Ankara Üniversitesi Tıp Fakültesi Gastroenteroloji Bilim Dalı Öğretim Üyesi Prof. Dr. Murat Törüner, Crohn Hastalığıyla ilgili Türkiye’de de referans merkezleri oluşmaya başladığını söyledi.
Aynı zamanda İnflamatuvar Barsak Hastalıkları Derneği Yönetim Kurulu Üyesi de olan Prof. Dr. Törüner, Türkiye’de Crohn hastalığı görülme sıklığının yüz binde 2,2 olduğunu ancak satılan ilaç sayısına bakıldığında bu sayının daha fazla olabileceğini kaydetti. Crohn hastalığı Yunanistan, Güney İtalya gibi Avrupa ülkelerinde ne kadar görülüyorsa Türkiye’de de o sıklıkta görüldüğünü belirten Törüner, “Hastalığın görülme sıklığı giderek artıyor. Türkiye’nin sosyoekonomik düzeyi arttıkça, daha çok işlenmiş gıdalar yendikçe, hastalık daha sık görülmeye başlandı. Bundan 10 yıl önce daha az komplike hastalıklar vardı ama artık giderek artan sayıda fistülizan Crohn hastalığı görülüyor. Daha komplike hastaları daha sık görmeye başladık” dedi.
Prof. Dr. Murat Törüner, Crohn hastalığının Türkiye’de az bilindiğini, bunun gastroenterelojide bile yakın zamana kadar çok üzerinde durulan bir hastalık olmadığını söyledi. Bu hastaların genel semptomlarına bakıldığında yüzde 80-90 oranında, üç aydan uzun süren ishal ve karın ağrısı olduğunu anlatan Törüner, “Ama ishali ve karın ağrısı olmadığı halde Crohn hastalığı olanlar da var.

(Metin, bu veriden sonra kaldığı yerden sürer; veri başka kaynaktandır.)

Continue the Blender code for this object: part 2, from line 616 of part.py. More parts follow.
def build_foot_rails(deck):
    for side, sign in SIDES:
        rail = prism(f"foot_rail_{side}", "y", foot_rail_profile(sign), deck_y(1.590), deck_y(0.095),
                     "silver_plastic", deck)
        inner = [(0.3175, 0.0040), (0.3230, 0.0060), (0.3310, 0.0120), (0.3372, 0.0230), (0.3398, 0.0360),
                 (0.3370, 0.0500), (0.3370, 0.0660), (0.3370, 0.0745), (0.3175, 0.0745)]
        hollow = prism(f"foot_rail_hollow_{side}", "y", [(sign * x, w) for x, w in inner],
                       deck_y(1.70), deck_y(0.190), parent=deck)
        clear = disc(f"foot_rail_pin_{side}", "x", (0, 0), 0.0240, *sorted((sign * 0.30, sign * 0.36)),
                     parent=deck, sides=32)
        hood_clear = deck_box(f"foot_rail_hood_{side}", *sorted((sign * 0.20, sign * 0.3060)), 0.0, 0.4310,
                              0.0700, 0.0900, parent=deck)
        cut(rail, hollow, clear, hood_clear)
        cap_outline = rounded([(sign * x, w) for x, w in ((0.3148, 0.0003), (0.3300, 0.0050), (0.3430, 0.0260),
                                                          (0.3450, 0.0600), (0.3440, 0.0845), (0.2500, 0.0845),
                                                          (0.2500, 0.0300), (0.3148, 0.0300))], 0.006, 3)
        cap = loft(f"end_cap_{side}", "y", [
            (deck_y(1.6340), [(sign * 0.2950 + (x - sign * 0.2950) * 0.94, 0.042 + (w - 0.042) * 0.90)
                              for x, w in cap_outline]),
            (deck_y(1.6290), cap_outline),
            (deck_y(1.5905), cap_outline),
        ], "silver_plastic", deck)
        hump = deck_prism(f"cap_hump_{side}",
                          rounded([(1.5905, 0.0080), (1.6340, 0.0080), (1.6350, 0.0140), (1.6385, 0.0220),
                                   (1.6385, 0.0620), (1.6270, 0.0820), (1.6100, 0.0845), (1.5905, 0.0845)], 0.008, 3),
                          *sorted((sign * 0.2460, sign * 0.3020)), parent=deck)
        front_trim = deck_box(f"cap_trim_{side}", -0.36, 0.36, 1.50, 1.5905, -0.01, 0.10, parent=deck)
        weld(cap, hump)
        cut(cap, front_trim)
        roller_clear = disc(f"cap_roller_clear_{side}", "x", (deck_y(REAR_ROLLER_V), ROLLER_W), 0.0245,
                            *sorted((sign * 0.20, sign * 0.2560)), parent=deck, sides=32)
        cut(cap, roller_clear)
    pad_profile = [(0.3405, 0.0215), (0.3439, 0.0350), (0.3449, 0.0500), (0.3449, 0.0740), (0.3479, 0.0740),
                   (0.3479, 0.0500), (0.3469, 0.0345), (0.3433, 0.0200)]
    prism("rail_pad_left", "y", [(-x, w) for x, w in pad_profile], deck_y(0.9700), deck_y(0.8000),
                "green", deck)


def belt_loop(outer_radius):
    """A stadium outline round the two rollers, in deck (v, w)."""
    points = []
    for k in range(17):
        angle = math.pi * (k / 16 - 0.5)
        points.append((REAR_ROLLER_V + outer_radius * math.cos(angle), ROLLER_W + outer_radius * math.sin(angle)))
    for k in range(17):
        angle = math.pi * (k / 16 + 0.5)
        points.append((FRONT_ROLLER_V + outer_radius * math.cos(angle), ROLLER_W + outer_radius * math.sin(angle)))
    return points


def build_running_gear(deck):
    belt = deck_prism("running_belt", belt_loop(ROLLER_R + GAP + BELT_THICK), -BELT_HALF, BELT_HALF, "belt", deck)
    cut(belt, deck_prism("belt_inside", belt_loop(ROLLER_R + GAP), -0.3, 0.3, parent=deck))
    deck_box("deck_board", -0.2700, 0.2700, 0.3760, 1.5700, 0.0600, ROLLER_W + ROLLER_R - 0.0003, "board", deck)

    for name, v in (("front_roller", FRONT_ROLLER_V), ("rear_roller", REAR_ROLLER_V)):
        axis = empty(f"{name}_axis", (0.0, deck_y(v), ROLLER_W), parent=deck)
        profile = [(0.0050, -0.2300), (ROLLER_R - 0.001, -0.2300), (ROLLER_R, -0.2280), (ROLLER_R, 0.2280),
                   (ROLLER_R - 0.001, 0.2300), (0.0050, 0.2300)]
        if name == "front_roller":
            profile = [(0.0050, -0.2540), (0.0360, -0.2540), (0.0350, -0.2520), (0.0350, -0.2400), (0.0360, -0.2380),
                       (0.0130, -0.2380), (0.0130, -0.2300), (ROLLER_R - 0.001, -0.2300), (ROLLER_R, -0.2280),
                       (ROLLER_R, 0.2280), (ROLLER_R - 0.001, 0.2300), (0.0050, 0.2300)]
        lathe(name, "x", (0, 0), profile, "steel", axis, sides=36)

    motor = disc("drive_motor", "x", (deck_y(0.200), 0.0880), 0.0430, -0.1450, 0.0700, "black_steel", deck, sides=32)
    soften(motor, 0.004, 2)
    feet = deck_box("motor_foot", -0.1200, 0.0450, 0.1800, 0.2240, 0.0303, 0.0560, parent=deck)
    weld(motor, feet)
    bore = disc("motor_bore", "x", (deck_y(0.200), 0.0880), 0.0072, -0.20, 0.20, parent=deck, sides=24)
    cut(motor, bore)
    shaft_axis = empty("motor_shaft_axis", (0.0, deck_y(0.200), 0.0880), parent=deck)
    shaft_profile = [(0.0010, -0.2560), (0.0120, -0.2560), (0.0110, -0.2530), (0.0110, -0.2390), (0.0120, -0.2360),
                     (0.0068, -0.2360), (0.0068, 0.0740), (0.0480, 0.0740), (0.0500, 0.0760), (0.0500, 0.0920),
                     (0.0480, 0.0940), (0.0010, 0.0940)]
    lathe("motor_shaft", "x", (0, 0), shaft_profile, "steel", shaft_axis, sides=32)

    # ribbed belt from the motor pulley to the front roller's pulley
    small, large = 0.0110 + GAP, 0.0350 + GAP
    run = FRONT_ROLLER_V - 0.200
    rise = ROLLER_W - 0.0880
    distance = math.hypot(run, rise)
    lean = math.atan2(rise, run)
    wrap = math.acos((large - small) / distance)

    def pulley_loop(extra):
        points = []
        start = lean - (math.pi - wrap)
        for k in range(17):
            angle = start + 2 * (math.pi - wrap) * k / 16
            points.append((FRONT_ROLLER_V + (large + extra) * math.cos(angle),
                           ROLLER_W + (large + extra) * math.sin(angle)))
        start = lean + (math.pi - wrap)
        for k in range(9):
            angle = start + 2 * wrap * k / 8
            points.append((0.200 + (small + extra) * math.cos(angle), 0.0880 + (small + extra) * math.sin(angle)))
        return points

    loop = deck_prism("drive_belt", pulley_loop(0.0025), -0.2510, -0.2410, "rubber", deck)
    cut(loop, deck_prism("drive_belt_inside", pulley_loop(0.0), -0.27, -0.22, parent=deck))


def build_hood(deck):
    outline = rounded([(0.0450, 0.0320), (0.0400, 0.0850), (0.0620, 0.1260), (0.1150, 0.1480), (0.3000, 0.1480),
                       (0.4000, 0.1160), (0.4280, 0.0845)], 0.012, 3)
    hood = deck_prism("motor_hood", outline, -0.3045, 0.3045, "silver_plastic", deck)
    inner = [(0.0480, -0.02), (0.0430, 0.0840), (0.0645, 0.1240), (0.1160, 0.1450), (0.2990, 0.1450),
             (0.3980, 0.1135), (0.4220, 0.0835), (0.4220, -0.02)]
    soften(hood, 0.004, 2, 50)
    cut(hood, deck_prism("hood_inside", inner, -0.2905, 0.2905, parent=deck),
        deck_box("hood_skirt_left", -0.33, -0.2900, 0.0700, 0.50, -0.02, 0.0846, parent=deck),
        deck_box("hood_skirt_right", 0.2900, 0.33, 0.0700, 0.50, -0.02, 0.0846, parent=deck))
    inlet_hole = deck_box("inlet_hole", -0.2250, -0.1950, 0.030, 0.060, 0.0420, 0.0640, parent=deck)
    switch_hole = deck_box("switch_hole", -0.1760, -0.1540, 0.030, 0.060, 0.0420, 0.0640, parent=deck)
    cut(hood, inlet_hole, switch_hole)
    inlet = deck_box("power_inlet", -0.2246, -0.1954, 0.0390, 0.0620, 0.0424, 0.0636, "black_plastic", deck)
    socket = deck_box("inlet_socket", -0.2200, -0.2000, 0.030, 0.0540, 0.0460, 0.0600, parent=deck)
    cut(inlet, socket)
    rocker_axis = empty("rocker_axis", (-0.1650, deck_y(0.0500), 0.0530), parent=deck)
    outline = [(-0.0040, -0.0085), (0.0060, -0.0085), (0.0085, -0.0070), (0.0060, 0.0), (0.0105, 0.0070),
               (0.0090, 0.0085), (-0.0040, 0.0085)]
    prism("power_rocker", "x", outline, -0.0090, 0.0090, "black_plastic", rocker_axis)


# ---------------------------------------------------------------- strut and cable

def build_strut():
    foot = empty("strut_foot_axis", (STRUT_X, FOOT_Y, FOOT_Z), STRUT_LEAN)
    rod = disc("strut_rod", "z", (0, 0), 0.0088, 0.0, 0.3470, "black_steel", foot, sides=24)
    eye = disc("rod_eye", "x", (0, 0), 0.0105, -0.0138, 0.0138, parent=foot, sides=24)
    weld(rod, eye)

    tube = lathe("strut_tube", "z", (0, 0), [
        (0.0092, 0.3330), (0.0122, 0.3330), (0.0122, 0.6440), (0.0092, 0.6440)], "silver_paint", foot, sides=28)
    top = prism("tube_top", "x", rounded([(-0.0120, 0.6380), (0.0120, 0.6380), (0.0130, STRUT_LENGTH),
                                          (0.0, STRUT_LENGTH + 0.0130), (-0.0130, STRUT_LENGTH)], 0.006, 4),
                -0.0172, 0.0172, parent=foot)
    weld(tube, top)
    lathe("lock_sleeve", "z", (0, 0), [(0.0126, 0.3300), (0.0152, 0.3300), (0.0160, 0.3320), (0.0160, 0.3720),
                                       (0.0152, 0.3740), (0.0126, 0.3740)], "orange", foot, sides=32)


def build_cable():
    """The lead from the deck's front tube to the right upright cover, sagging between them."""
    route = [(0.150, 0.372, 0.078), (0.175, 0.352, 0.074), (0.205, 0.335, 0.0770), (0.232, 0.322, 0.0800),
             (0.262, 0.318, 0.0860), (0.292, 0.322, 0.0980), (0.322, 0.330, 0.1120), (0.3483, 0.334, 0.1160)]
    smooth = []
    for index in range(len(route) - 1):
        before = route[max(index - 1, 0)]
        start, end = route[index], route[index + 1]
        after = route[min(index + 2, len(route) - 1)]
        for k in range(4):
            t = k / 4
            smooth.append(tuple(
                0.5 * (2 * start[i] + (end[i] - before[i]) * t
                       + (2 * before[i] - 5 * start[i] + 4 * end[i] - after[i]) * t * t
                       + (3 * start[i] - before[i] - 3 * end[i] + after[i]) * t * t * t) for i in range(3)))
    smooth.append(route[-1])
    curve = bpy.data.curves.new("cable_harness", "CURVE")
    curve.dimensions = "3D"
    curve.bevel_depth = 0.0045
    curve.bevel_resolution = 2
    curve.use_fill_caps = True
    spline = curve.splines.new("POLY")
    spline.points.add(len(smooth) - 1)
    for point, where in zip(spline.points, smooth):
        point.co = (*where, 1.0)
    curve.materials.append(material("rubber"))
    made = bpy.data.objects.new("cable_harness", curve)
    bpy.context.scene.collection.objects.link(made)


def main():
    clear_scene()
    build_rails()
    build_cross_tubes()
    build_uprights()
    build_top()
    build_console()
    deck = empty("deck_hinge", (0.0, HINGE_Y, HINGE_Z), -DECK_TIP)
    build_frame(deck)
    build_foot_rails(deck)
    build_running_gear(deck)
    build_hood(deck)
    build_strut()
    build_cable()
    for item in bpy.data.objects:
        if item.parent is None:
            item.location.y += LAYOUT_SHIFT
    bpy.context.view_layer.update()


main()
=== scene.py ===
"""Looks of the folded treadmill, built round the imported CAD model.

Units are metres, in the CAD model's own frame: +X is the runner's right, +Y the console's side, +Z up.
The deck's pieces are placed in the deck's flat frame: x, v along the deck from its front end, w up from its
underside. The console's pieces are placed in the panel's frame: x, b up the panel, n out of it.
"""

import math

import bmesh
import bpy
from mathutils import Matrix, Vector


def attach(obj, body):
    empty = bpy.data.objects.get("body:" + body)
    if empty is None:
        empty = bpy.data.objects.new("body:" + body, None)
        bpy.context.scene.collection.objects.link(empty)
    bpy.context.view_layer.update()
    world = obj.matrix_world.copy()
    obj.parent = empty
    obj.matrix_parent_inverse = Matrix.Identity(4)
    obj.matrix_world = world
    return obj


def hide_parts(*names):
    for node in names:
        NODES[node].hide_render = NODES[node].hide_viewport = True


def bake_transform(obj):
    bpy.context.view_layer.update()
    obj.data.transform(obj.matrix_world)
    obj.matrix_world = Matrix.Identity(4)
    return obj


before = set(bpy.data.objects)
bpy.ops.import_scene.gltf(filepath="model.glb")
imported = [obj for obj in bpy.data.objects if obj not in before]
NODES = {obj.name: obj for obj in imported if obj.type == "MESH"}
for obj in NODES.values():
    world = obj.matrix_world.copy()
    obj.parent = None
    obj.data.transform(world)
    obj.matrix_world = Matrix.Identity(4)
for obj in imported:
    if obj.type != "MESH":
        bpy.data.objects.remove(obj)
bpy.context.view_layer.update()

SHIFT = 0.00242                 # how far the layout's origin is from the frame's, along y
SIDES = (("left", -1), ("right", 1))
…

Tanısı da zor, şüphelenmek gerekiyor. Çünkü toplumda çok az görülüyor. Ama hem Türkiye’de ve hem de dünyada giderek artıyor” diye konuştu.
Bazı merkezler tecrübe biriktiriyor
Prof. Dr. Törüner, uygun merkezlere başvuran hastalara Avrupa standartlarında tedavi uygulanabildiğini dile getirdi.
ABD’de her merkezin Crohn hastalığını ve Ülseratif koliti tedavi edebildiğini ama bazı merkezlerin daha çok uzmanlaştığına dikkat çeken Törüner, şunları ifade etti:
“Mayo Clinic’e yılda bin Crohn hastası başvuruyor. Cleveland Clinic’e yılda 500-600 Crohn hastası geliyor. Buralar referans merkezlerine dönüşmüş durumda. O merkezler bu konuda daha çok uzmanlaşıyor, daha çok faz 2, faz 3, faz 4 çalışmalara katılıyor. Türkiye daha emekleme çağında, yeni yeni yürümeye başladık. Türkiye’deki bazı büyük merkezlerde, mesela Ankara Üniversitesi Tıp Fakültesinde, ABD’de uygulanan tedavinin aynısı uygulanabiliyor. Türkiye’de de referans merkezleri oluşmaya başladı. Biz de bu merkezlerden birisiyiz. İstanbul, Ankara ve İzmir’de bu konuyla uğraşan, hastalarını biriktiren ve bunların tecrübelerini paylaşan klinikler var. Bunlara da ihtiyaç giderek artacak.”